Uali Kurzhev

Personal information
- Nationality: Russian
- Born: 28 April 1989 (age 37)
- Occupation: Judoka

Sport
- Country: Russia
- Sport: Judo, Sambo
- Weight class: ‍–‍73 kg

Achievements and titles
- European Champ.: R16 (2018)

Medal record
Representing Russia
Men's judo
European Championships
| Silver medal – second place | 2017 Warsaw | Men's team |
IJF Grand Slam
| Gold medal – first place | 2015 Tyumen | ‍–‍73 kg |
| Bronze medal – third place | 2014 Tyumen | ‍–‍73 kg |
| Bronze medal – third place | 2018 Ekaterinburg | ‍–‍73 kg |
IJF Grand Prix
| Gold medal – first place | 2016 Qingdao | ‍–‍73 kg |
| Bronze medal – third place | 2016 Tashkent | ‍–‍73 kg |
| Bronze medal – third place | 2017 Tbilisi | ‍–‍73 kg |
| Bronze medal – third place | 2017 Zagreb | ‍–‍73 kg |
Men's sambo
World Championships
| Gold medal – first place | 2011 Vilnius | ‍–‍74 kg |
| Gold medal – first place | 2012 Minsk | ‍–‍74 kg |
| Gold medal – first place | 2019 Cheongju | ‍–‍74 kg |
European Championships
| Gold medal – first place | 2013 Crema | ‍–‍74 kg |
Summer Universiade
| Gold medal – first place | 2013 Kazan | ‍–‍74 kg |

Profile at external databases
- IJF: 15456
- JudoInside.com: 38754

= Uali Kurzhev =

Russian judoka (born 1989)

Uali Kurzhev (born 24 April 1989) is a Russian judoka, sambo practitioner and submission grappler.

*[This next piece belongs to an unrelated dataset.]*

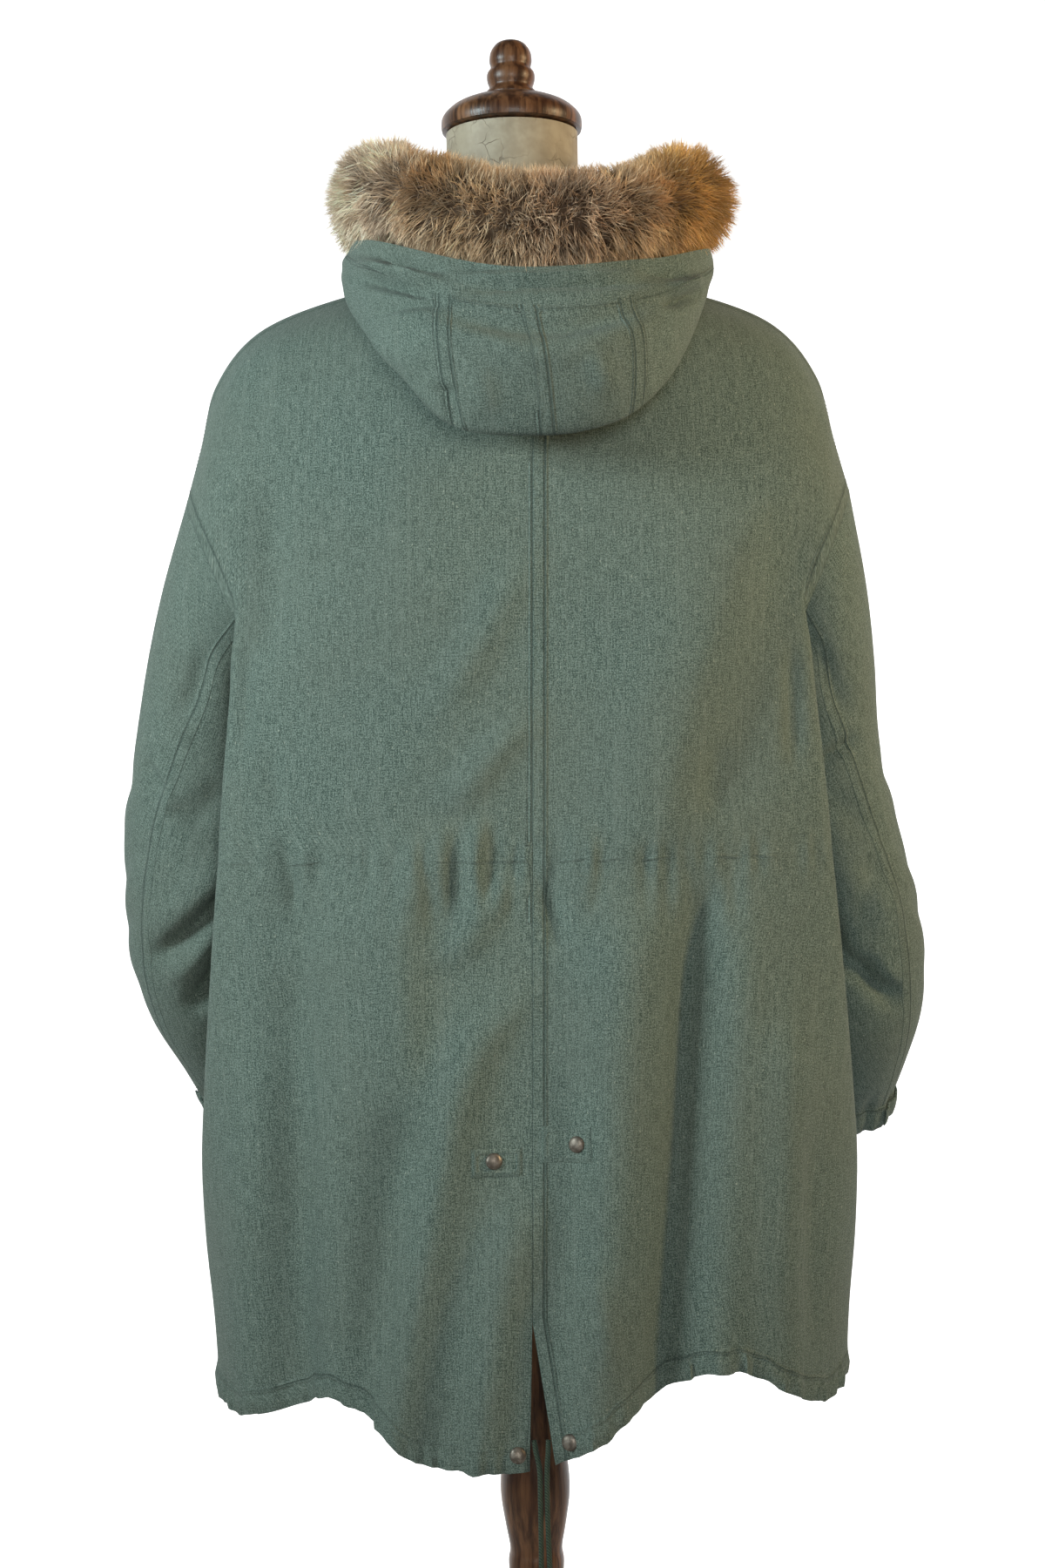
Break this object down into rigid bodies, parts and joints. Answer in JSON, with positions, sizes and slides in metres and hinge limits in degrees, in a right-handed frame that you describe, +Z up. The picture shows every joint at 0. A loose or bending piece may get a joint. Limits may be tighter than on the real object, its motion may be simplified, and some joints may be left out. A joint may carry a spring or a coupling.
{
  "type": "fishtail parka on dress form",
  "caption": "Hollow fishtail parka with a fur trimmed hood lying down, worn by a limbless dress form on a turned wooden stand.",
  "frame": {"origin": "centre of the bounding box on the floor, under the stand's round base", "axes": "+Z up; the coat faces +Y and its back faces -Y; +X is the picture's right"},
  "size_m": [0.7176, 0.425, 1.678],
  "materials": {
    "cloth": "slubby sage green cotton and linen weave",
    "fur": "long brown and cream fur",
    "form_linen": "aged cream covering with fine cracks",
    "dark_wood": "polished dark brown wood",
    "aged_brass": "aged brown metal snap caps",
    "cord": "dark green braided cord"
  },
  "bodies": {
    "root": {"back_left": "cloth", "back_right": "cloth", "front_left": "cloth", "front_right": "cloth", "top_sleeve_left": "cloth", "top_sleeve_right": "cloth", "under_sleeve_left": "cloth", "under_sleeve_right": "cloth", "cuff_left": "cloth", "cuff_right": "cloth", "cuff_tab_left": "cloth", "cuff_tab_right": "cloth", "hood_side_left": "cloth", "hood_side_right": "cloth", "hood_crown_left": "cloth", "hood_crown_right": "cloth", "hood_band_left": "cloth", "hood_band_right": "cloth", "snap_tab_left": "cloth", "snap_tab_right": "cloth", "storm_fly": "cloth", "snap_left": "aged_brass", "snap_right": "aged_brass", "snap_tail_left": "aged_brass", "snap_tail_right": "aged_brass", "snap_front_1": "aged_brass", "snap_front_2": "aged_brass", "snap_front_3": "aged_brass", "snap_front_4": "aged_brass", "snap_front_5": "aged_brass", "snap_front_6": "aged_brass", "form_cap": "dark_wood", "form_finial": "dark_wood", "stand_post": "dark_wood", "stand_base": "dark_wood", "form_torso": "form_linen", "fur_ruff": "fur", "drawcord_left": "cord", "drawcord_right": "cord"}
  },
  "joints": []
}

He is the gold medalist of the 2015 Judo Grand Slam Tyumen in the 73 kg category and a three-time Sambo world champion.

==Career==
Uali Kurzhev was born on 28 April 1989, he is from the republic of Karachay-Cherkessia.

Kurzhev is a three-time sambo world champion, having won the 74 kg title in 2011, 2012 & 2019. He also won the European Championships in 2013 and the 2013 Summer Universiade.

In Judo he won bronze at the 2014 Tyumen Grand Slam, then gold at the 2015 edition. At the 2016 Tashkent Grand Prix he won bronze, gold at the 2016 Qingdao Grand Prix, bronze at the 2017 Zagreb Grand Prix as well at the 2017 Tbilisi Grand Prix. He also won a bronze at the 2018 Ekaterinburg Grand Slam.

Competing in Submission grappling in October 2022, after he missed hydration twice and became ineligible for the inaugural ONE Grappling World Championship at ONE on Prime Video 3, Kurzhev was submitted by Kade Ruotolo with a heel hook at the 4:26 mark of the 10-minute bout.

Kurzhev was scheduled to face Tommy Langaker on 25 February 2023, at ONE Fight Night 7. Kurzhev was submitted with a heelhook at 2:58.